Every line in the listing is to be echoed verbatim.
☆ ☆ ☆ ☆ ☆ ☆ ☆
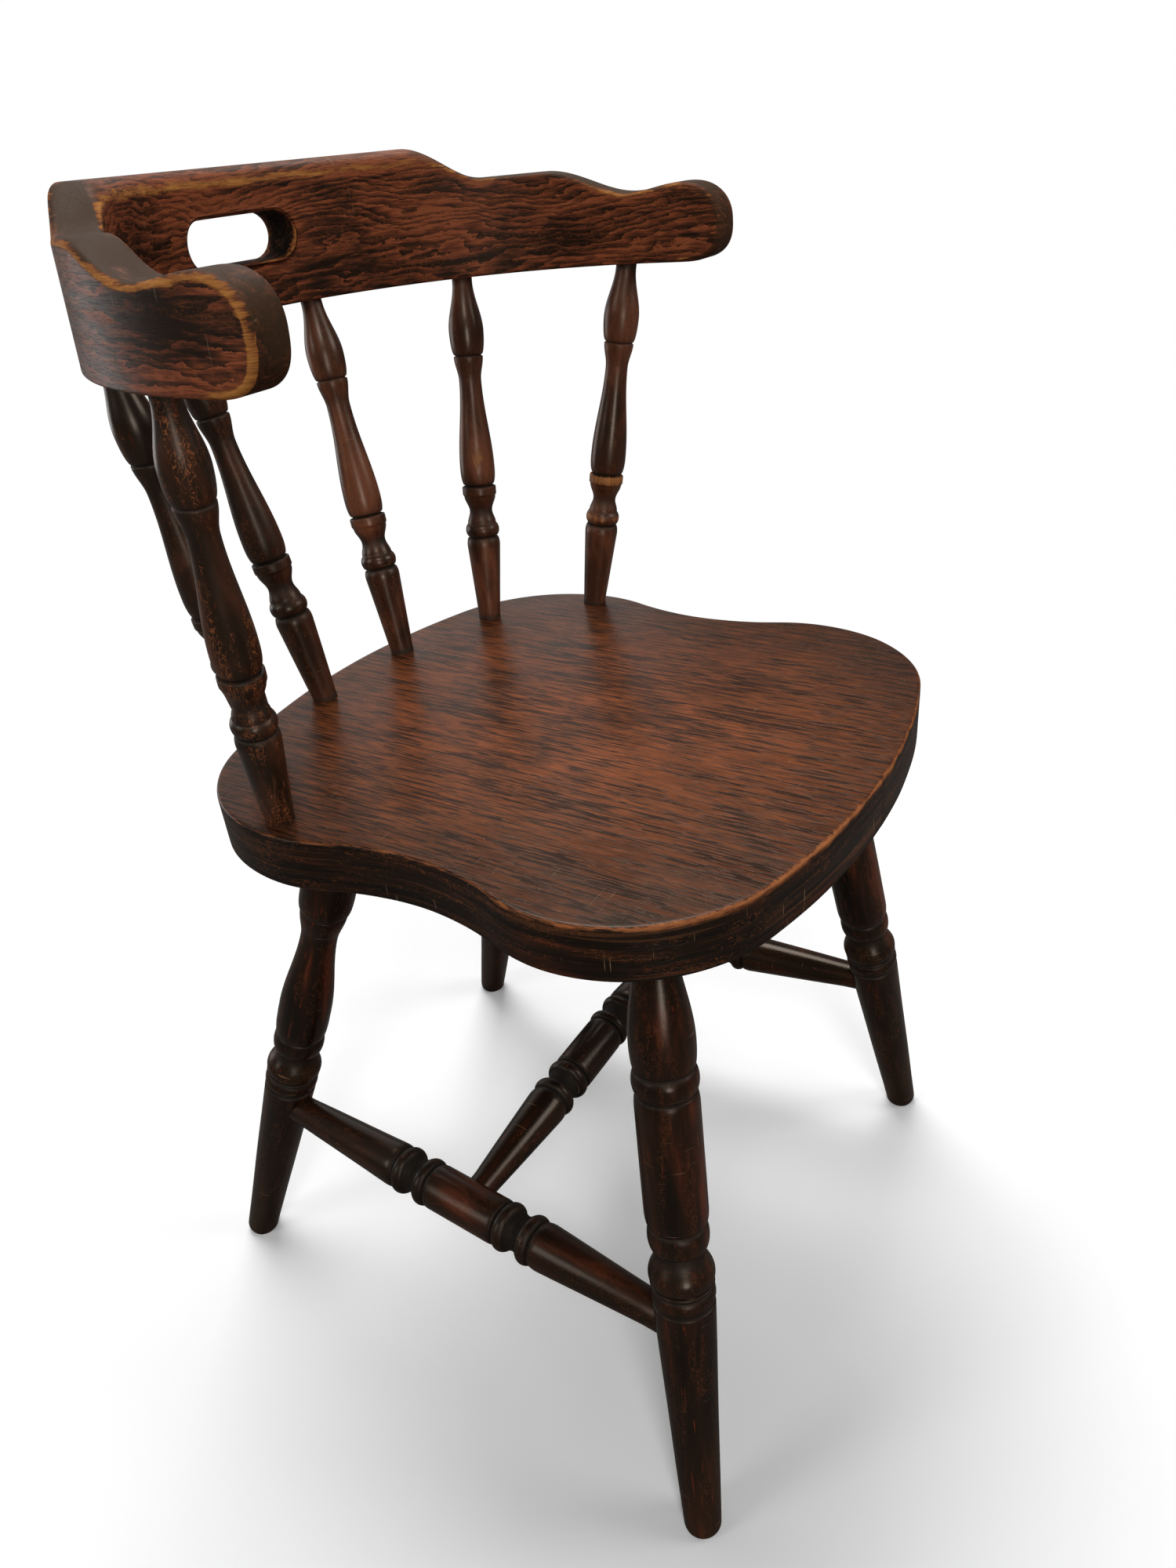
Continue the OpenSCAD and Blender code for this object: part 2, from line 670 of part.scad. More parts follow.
seat();
crest_and_arm_rail();
front_leg(LEFT);  // leg_front_left
front_leg(RIGHT);  // leg_front_right
back_leg(LEFT);  // leg_back_left
back_leg(RIGHT);  // leg_back_right
spindle(front_spin, LEFT);  // spindle_front_left
spindle(front_spin, RIGHT);  // spindle_front_right
spindle(mid_spin, LEFT);  // spindle_middle_left
spindle(mid_spin, RIGHT);  // spindle_middle_right
spindle(back_spin, LEFT);  // spindle_back_left
spindle(back_spin, RIGHT);  // spindle_back_right
side_stretcher(LEFT);  // side_stretcher_left
side_stretcher(RIGHT);  // side_stretcher_right
centre_stretcher();
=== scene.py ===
import math
import bmesh
import bpy
import numpy as np
from mathutils import Matrix, Vector


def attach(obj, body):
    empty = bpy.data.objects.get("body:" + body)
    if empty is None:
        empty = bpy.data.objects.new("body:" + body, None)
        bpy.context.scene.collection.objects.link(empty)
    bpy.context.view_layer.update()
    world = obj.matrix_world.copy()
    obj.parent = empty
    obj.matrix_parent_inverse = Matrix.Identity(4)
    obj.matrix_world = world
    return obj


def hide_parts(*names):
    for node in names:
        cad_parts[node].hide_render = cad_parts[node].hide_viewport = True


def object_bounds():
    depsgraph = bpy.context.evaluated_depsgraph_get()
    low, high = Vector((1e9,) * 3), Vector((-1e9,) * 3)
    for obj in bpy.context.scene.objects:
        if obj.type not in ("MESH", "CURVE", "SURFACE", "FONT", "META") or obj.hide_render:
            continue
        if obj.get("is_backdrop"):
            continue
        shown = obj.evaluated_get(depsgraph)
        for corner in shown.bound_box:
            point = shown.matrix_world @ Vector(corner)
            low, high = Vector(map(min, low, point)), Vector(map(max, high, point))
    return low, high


# Looks of the captain's chair: every wooden piece is rebuilt, denser and with worn
# edges, from the same sizes as the CAD part. Lengths are millimetres until to_frame().
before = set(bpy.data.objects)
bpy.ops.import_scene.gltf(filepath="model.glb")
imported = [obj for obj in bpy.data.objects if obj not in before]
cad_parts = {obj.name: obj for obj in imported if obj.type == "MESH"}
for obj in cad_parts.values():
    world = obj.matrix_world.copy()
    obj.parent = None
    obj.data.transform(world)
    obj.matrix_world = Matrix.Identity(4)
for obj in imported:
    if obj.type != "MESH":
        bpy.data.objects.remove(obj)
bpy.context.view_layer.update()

MM = 0.001
LEFT, RIGHT = 1, -1

# ---- Sizes of the part ----
SEAT_H, SEAT_T = 450.0, 33.0
SEAT_FRONT, SEAT_BACK = 208.0, 195.0
CORNER, CORNER_R = (95.0, -99.0), 96.0
LOBE, LOBE_R = (90.0, 80.0), 101.0
WAIST_R = 166.0
CREST_Z = SEAT_H + 241.0
RAIL_R, RAIL_CENTRE_Y, ARM_LEN = 206.0, 12.5, 35.5
RAIL_T = 24.0
LEAN = math.tan(math.radians(3.0))
CREST_H, SHOULDER_H, DIP_H, HUMP_H = 80.0, 59.0, 43.0, 47.0
CREST_LEN, FALL_LEN, SHOULDER_LEN, DIP_BACK = 270.0, 55.0, 42.0, 38.0
CREST_FLARE, FLARE_FROM = 2.5, 0.6
NOSE_LEN, NOSE_THIN = 28.0, 1.5
TOP_CURVE, BOTTOM_CURVE = 2.2, 2.7
ROLL_R, EDGE_R, ROLL_FADE = 11.0, 3.5, 40.0
SLOT_LEN, SLOT_H, SLOT_RISE = 86.0, 26.5, 27.5
FRONT_FOOT, FRONT_TOP = (203.0, -179.0), (123.0, -124.0)
BACK_FOOT, BACK_TOP = (169.0, 249.0), (99.0, 110.0)
FOOT_D, TAPER_D, TAPER_LEN = 24.0, 38.0, 177.0
COLLAR_D, COLLAR_LEN, COLLAR_LOW, COLLAR_RING = 40.0, 37.0, 12.0, 3.0
LEG_BEAD_D, LEG_BEAD_LEN, LEG_WAIST_D = 36.8, 16.0, 28.5
LEG_VASE_D, LEG_GROOVE, LEG_TOP_LEN = 37.8, 1.7, 94.0
LEG_NECK_D, BACK_NECK_D = 24.0, 25.5
SPINDLE_FOOT_D, SPINDLE_HEAD_D, SPINDLE_D = 16.8, 14.0, 25.8
SPINDLE_BEAD_D, SPINDLE_NECK_D = 25.2, 17.0
SPINDLE_FOOT, SPINDLE_BEAD, SPINDLE_BULB = 63.0, 38.0, 51.0
BACK_SPIN, MID_SPIN, FRONT_SPIN = (42.0, 172.0), (120.0, 147.0), (175.0, 84.0)
BACK_HEAD_A, MID_HEAD_A, FRONT_HEAD_A = 16.0, 46.5, 79.0
FRONT_STRETCH_H, BACK_STRETCH_H, SIDE_SHIFT = 151.0, 145.0, 7.0
STRETCH_END_D, STRETCH_D, STRETCH_BEAD_D, STRETCH_COVE_D = 21.6, 31.2, 33.2, 24.4
STRETCH_BEAD, SIDE_BEADS, CENTRE_BEADS = 9.0, (36.0, 56.0), (31.0, 51.0)
CENTRE_TENON_D, PLAIN_RUN, TENON_STOP = 20.0, 5.0, 4.0
QUIRK = 0.5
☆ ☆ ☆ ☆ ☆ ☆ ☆
EXERCISE ANSWER:
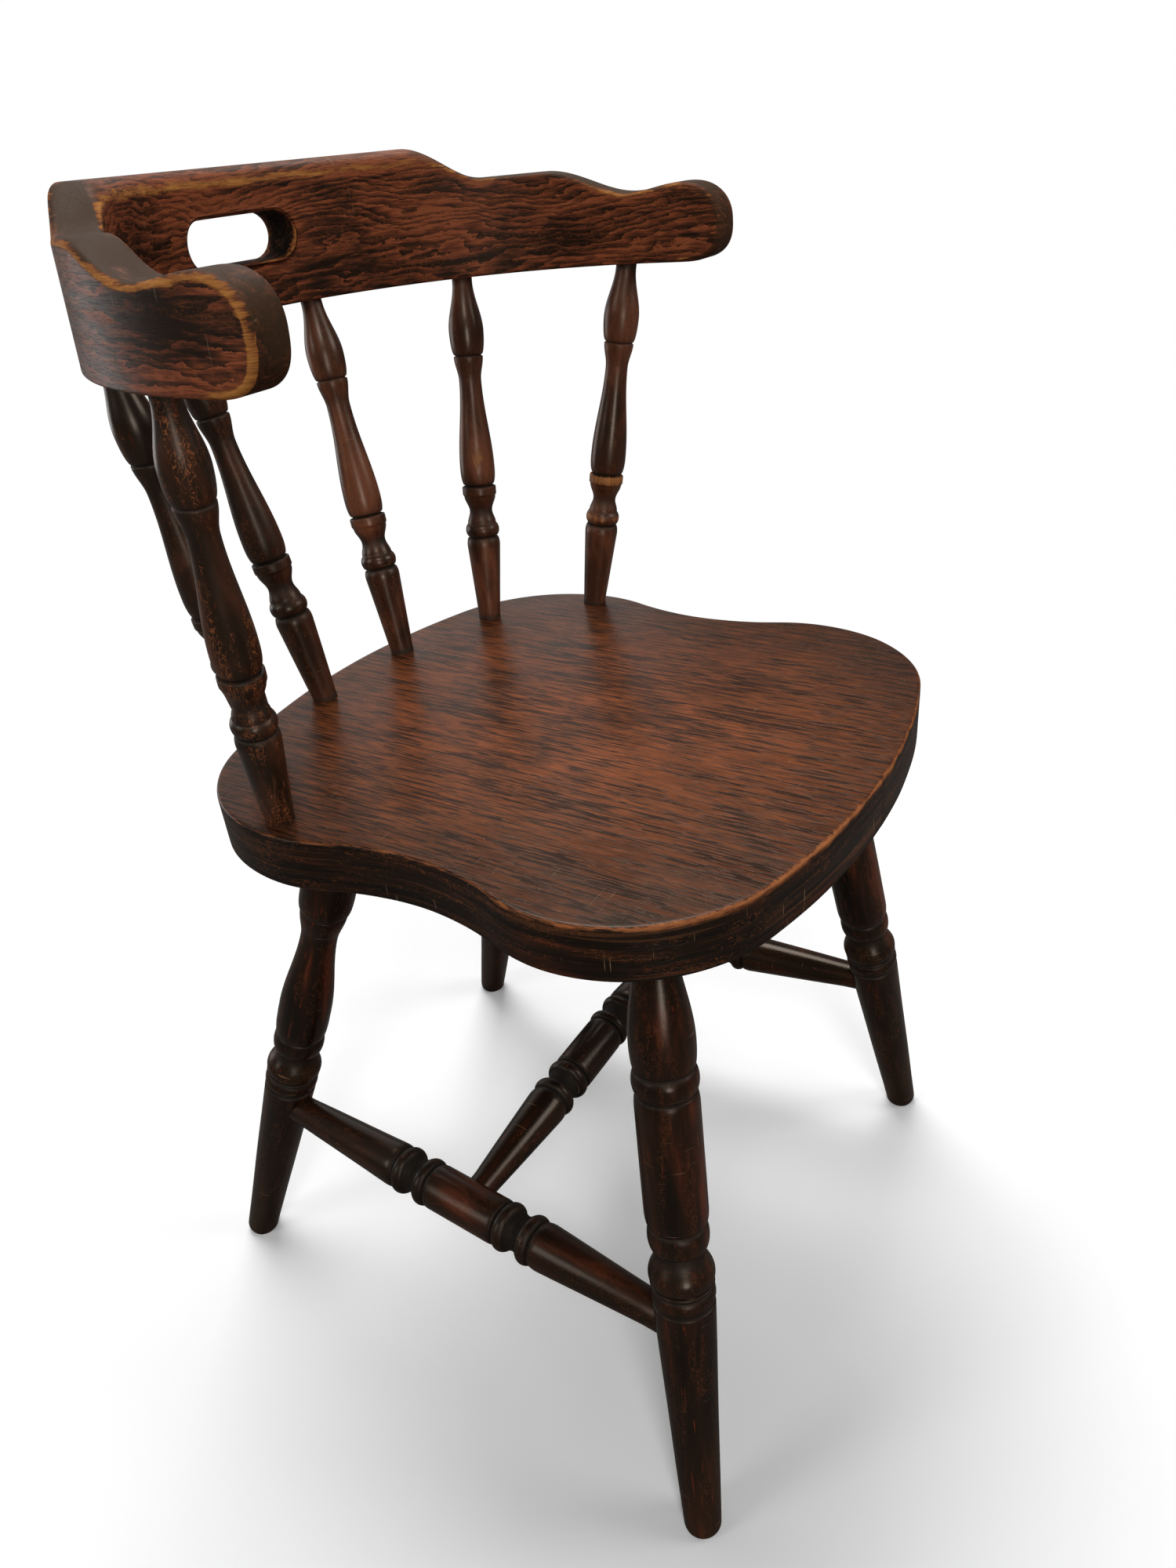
Continue the OpenSCAD and Blender code for this object: part 2, from line 670 of part.scad. More parts follow.
seat();
crest_and_arm_rail();
front_leg(LEFT);  // leg_front_left
front_leg(RIGHT);  // leg_front_right
back_leg(LEFT);  // leg_back_left
back_leg(RIGHT);  // leg_back_right
spindle(front_spin, LEFT);  // spindle_front_left
spindle(front_spin, RIGHT);  // spindle_front_right
spindle(mid_spin, LEFT);  // spindle_middle_left
spindle(mid_spin, RIGHT);  // spindle_middle_right
spindle(back_spin, LEFT);  // spindle_back_left
spindle(back_spin, RIGHT);  // spindle_back_right
side_stretcher(LEFT);  // side_stretcher_left
side_stretcher(RIGHT);  // side_stretcher_right
centre_stretcher();
=== scene.py ===
import math
import bmesh
import bpy
import numpy as np
from mathutils import Matrix, Vector


def attach(obj, body):
    empty = bpy.data.objects.get("body:" + body)
    if empty is None:
        empty = bpy.data.objects.new("body:" + body, None)
        bpy.context.scene.collection.objects.link(empty)
    bpy.context.view_layer.update()
    world = obj.matrix_world.copy()
    obj.parent = empty
    obj.matrix_parent_inverse = Matrix.Identity(4)
    obj.matrix_world = world
    return obj


def hide_parts(*names):
    for node in names:
        cad_parts[node].hide_render = cad_parts[node].hide_viewport = True


def object_bounds():
    depsgraph = bpy.context.evaluated_depsgraph_get()
    low, high = Vector((1e9,) * 3), Vector((-1e9,) * 3)
    for obj in bpy.context.scene.objects:
        if obj.type not in ("MESH", "CURVE", "SURFACE", "FONT", "META") or obj.hide_render:
            continue
        if obj.get("is_backdrop"):
            continue
        shown = obj.evaluated_get(depsgraph)
        for corner in shown.bound_box:
            point = shown.matrix_world @ Vector(corner)
            low, high = Vector(map(min, low, point)), Vector(map(max, high, point))
    return low, high


# Looks of the captain's chair: every wooden piece is rebuilt, denser and with worn
# edges, from the same sizes as the CAD part. Lengths are millimetres until to_frame().
before = set(bpy.data.objects)
bpy.ops.import_scene.gltf(filepath="model.glb")
imported = [obj for obj in bpy.data.objects if obj not in before]
cad_parts = {obj.name: obj for obj in imported if obj.type == "MESH"}
for obj in cad_parts.values():
    world = obj.matrix_world.copy()
    obj.parent = None
    obj.data.transform(world)
    obj.matrix_world = Matrix.Identity(4)
for obj in imported:
    if obj.type != "MESH":
        bpy.data.objects.remove(obj)
bpy.context.view_layer.update()

MM = 0.001
LEFT, RIGHT = 1, -1

# ---- Sizes of the part ----
SEAT_H, SEAT_T = 450.0, 33.0
SEAT_FRONT, SEAT_BACK = 208.0, 195.0
CORNER, CORNER_R = (95.0, -99.0), 96.0
LOBE, LOBE_R = (90.0, 80.0), 101.0
WAIST_R = 166.0
CREST_Z = SEAT_H + 241.0
RAIL_R, RAIL_CENTRE_Y, ARM_LEN = 206.0, 12.5, 35.5
RAIL_T = 24.0
LEAN = math.tan(math.radians(3.0))
CREST_H, SHOULDER_H, DIP_H, HUMP_H = 80.0, 59.0, 43.0, 47.0
CREST_LEN, FALL_LEN, SHOULDER_LEN, DIP_BACK = 270.0, 55.0, 42.0, 38.0
CREST_FLARE, FLARE_FROM = 2.5, 0.6
NOSE_LEN, NOSE_THIN = 28.0, 1.5
TOP_CURVE, BOTTOM_CURVE = 2.2, 2.7
ROLL_R, EDGE_R, ROLL_FADE = 11.0, 3.5, 40.0
SLOT_LEN, SLOT_H, SLOT_RISE = 86.0, 26.5, 27.5
FRONT_FOOT, FRONT_TOP = (203.0, -179.0), (123.0, -124.0)
BACK_FOOT, BACK_TOP = (169.0, 249.0), (99.0, 110.0)
FOOT_D, TAPER_D, TAPER_LEN = 24.0, 38.0, 177.0
COLLAR_D, COLLAR_LEN, COLLAR_LOW, COLLAR_RING = 40.0, 37.0, 12.0, 3.0
LEG_BEAD_D, LEG_BEAD_LEN, LEG_WAIST_D = 36.8, 16.0, 28.5
LEG_VASE_D, LEG_GROOVE, LEG_TOP_LEN = 37.8, 1.7, 94.0
LEG_NECK_D, BACK_NECK_D = 24.0, 25.5
SPINDLE_FOOT_D, SPINDLE_HEAD_D, SPINDLE_D = 16.8, 14.0, 25.8
SPINDLE_BEAD_D, SPINDLE_NECK_D = 25.2, 17.0
SPINDLE_FOOT, SPINDLE_BEAD, SPINDLE_BULB = 63.0, 38.0, 51.0
BACK_SPIN, MID_SPIN, FRONT_SPIN = (42.0, 172.0), (120.0, 147.0), (175.0, 84.0)
BACK_HEAD_A, MID_HEAD_A, FRONT_HEAD_A = 16.0, 46.5, 79.0
FRONT_STRETCH_H, BACK_STRETCH_H, SIDE_SHIFT = 151.0, 145.0, 7.0
STRETCH_END_D, STRETCH_D, STRETCH_BEAD_D, STRETCH_COVE_D = 21.6, 31.2, 33.2, 24.4
STRETCH_BEAD, SIDE_BEADS, CENTRE_BEADS = 9.0, (36.0, 56.0), (31.0, 51.0)
CENTRE_TENON_D, PLAIN_RUN, TENON_STOP = 20.0, 5.0, 4.0
QUIRK = 0.5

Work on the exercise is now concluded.